The blacks have not fared very well economically to date either. Many black people still live in ghetto areas in the US, which are famous for their violent, crime-riddled reputations. There are still far more white middle-class people than there are black and white people still obtain the highest positions in society. Having said this however, there are many black judges in the US, a sure sign that there are black people obtaining some of the respectable jobs in American society. It is a sad fact that there are still many more black people living below the poverty line compared to white people, despite the huge efforts and strides made in the 1960s by the Civil Rights Activists.
Perhaps the most important way in which black society has improved since the Civil Rights Act is in their culture. The Black Power Movement caused an upsurge in black culture- everything from the arts to sport. This gave black people a sense of identity, a pride that they had never had as Black Americans before. This was a key factor in helping black people to become accepted by society. They had sports stars, pop stars and a whole range of black literature, having these famous, respected people as ‘representatives’ of their culture helped black people integrate into society.

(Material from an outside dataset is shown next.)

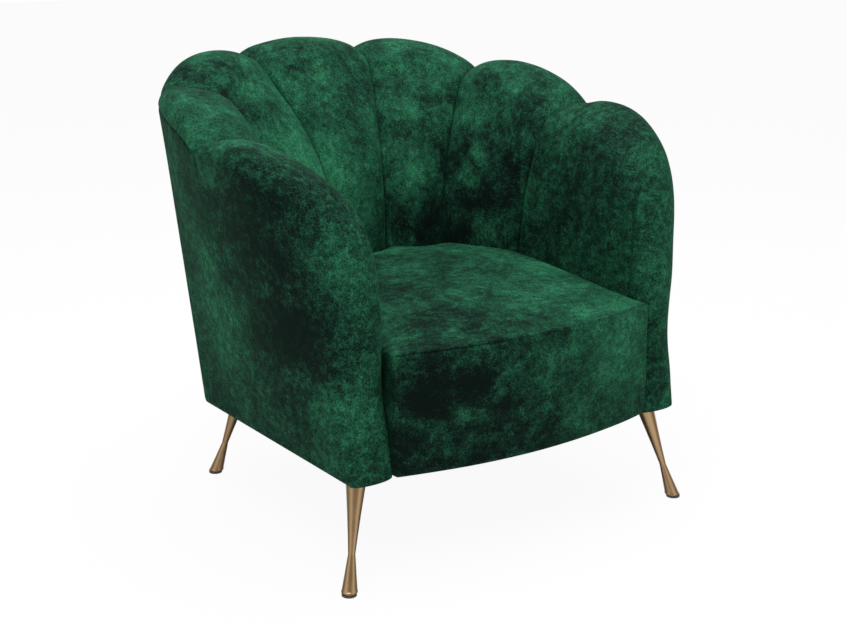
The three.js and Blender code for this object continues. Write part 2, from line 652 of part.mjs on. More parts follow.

It would be completely unfair to say that the Civil Rights Movement had been unsuccessful, having accomplished so much within just 20 years. It is fair to say that the Civil Rights Movement had succeeded in many ways. But it must be considered that the movement failed in certain areas and that successes often came at a cost- the lynching during the Voting Rights Movement and the violence of the Edmund Pettis Bridge crossing are prime examples.